The Real Cause Is Inadequate TMS Technology

To understand the problem we must understand why the antiquated supply chain industry is to blame. Since its inception, the job of a TMS was to assign a carrier from a pre-decided table and close out the order at the end of the lifecycle as the goods were shipped. No data captured. No visibility. No tracking. No Analytics.

Supply chain visibility is no longer a luxury. People’s lives depend on TMS technology to deliver more than simply rate shopping multiple modes, consolidating loads or putting together a dashboard.

Dated technology companies claim to be introducing cutting-edge concepts like blockchain, AI and cloud servers. But it’s one thing to mix these words into your marketing materials and another huge leap to actually execute. The functionality needed by tomorrow’s supply chains cannot be performed in outdated technology infrastructures such as SQL databases—which is the chosen technology strategy of every ‘leading’ TMS technology recognized by analysts in their annual reports. Many of these technologies were architected before mobile phones were even sold.

If supply chains were truly leveraging cutting-edge technology, these deadly events could have been mitigated, if not prevented. The industry is demanding more from today’s leading technology companies and the world’s leading TMSs cannot support the complexity of real-time visibility in a completely digital and integrated supply chain.
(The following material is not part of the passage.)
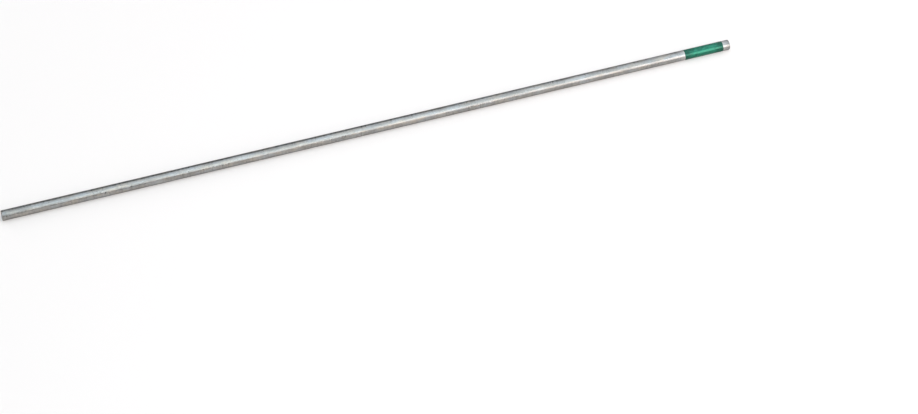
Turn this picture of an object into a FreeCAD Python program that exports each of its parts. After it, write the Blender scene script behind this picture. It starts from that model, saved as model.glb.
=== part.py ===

While we can’t definitively say the TMS killed anyone, we can say that the supply chain technology lacked the infrastructure required to protect people by locating, or even preventing, contamination. The role of the TMS must evolve as the center of a company’s data infrastructure—leveraging AI and flowing information from vendor performance, purchasing decisions, shipping details, customer service, financial decisions, customer profitability, sales policies and more.